When Marnie Was There – Think Theology

I wrote about the latest film from Studio Ghibli from a Christian perspective, for Think Theology.

When Marnie Was There - Review image

When Marnie Was there is an adaptation of a British children’s novel from the ‘60s and lands towards the gently fantastical side of their canon. For fans, watching it comes with the bittersweet sensation of knowing that this is the last film you will see by such a consistently brilliant studio. The studio has wrapped up production for the foreseeable future and one of the last great bastions of hand-drawn animation has fallen. For those previously unaware of the film-makers, this could be the perfect introduction to their work. Whether you are a novice or a merch-wearing devotee, it’s a stunning piece of storytelling that proves the studio never lost its power, even at the very end.

Glasgow Film Theatre Programme Notes

I’ve been writing some of the programme notes for Glasgow Film Theatre, including this essay on Whit Stillman’s Love & Friendship.

“For almost as long as cinema has been around, people have been adapting Jane Austen novels for film and TV. There have been the big hits – think Colin Firth in a wet shirt or Alan Rickman’s soulful portrayal of Colonel Brandon. Then, there have been the more obscure retellings, films such as From Prada to Nada, a Latina version of Sense and Sensibility.
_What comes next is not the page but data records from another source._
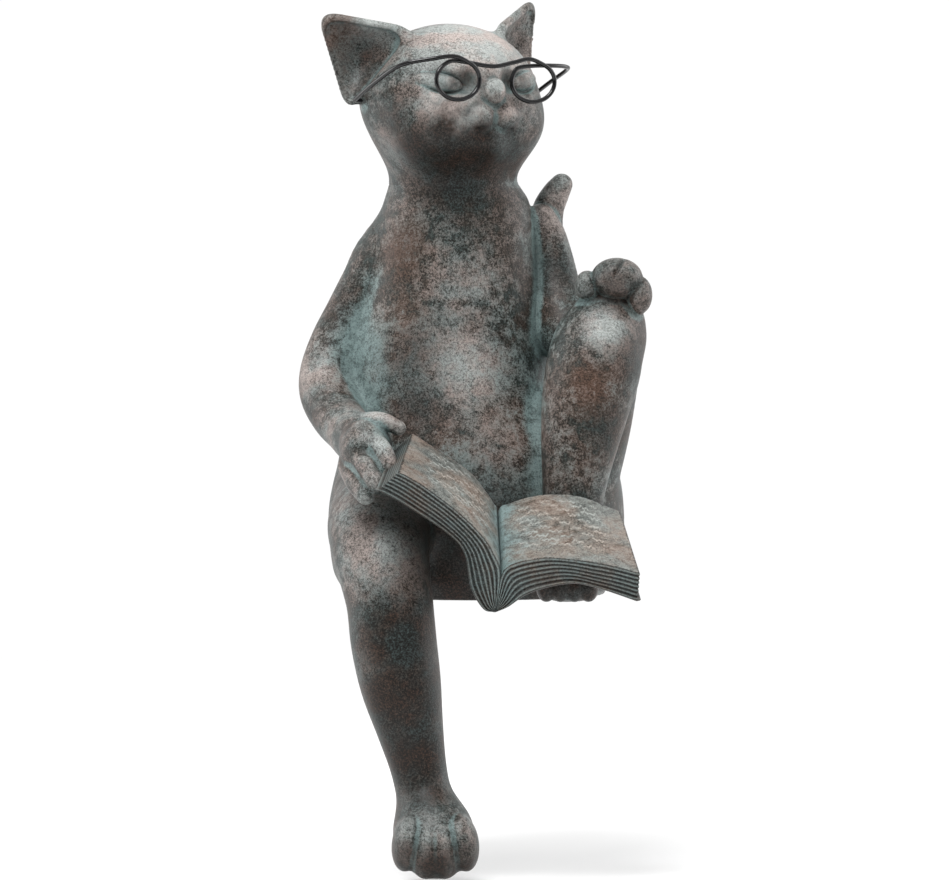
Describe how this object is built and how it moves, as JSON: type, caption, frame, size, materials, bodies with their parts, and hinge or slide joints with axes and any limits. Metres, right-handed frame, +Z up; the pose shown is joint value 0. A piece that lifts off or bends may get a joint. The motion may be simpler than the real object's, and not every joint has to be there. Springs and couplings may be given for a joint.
{
  "type": "shelf sitting cat figurine",
  "caption": "Shelf-edge sitting cat reading an open book, one leg hanging, with wire spectacles that tilt on the head.",
  "frame": {"origin": "on the flat underside of the seat, about under the middle of the body; the hanging leg is below it", "axes": "+Z up, the cat's body faces -Y, +X is towards the cat's left (to the right when looking at its front)"},
  "size_m": [0.1167, 0.1466, 0.2933],
  "materials": {
    "patina": "matte painted dark bronze with verdigris in the creases and worn pinkish-grey highlights",
    "book_patina": "the same painted bronze patina, with teal towards the gutter and worn tan page faces",
    "wire": "satin black lacquered steel wire",
    "felt": "black felt"
  },
  "bodies": {
    "figure": {"torso_shell": "patina", "head_casting": "patina", "right_arm": "patina", "left_arm": "patina", "right_leg": "patina", "left_leg": "patina", "tail": "patina", "book": "book_patina", "seat_pad": "felt"},
    "spectacles": {"spectacles": "wire"}
  },
  "joints": [
    {"name": "spectacles_tilt", "type": "hinge", "parent": "figure", "child": "spectacles", "pos_m": [-0.01112, 0.00739, 0.168], "axis": [-0.848, -0.5299, 0], "range_deg": [-4, 14]}
  ]
}
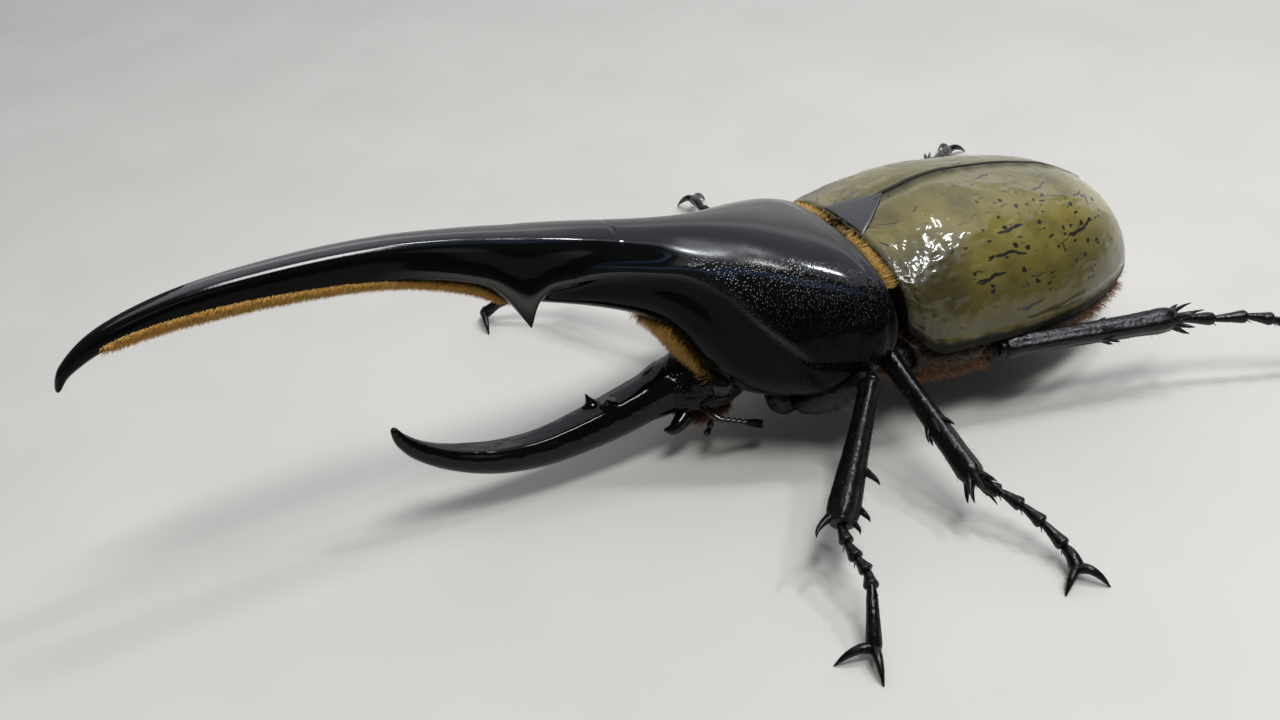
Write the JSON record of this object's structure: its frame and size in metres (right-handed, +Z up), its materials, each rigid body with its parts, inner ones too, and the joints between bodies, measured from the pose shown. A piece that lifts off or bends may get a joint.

Laurence Olivier even starred in an adaptation of Pride and Prejudice, although arguably that hasn’t really entered the Austen canon for devotees of the author. Then there are spin-offs, reimaginings and films about the lady herself such as Becoming Jane, Lost in Austen, The Jane Austen Book Club. Culture has become saturated with all things Jane. As a result, her razor-sharp writing and incisive cultural commentary – the reason she has attracted so many fans – becomes somewhat lost or sanitised.”

Miguel Gomes Interview

One of my recent posts for VODzilla was an interview with Miguel Gomes, director of the Arabian Nights trilogy.

Interview: Miguel Gomes talks Arabian Nights

What was the inspiration behind adapting a Middle Eastern set of stories to comment on modern day Portugal?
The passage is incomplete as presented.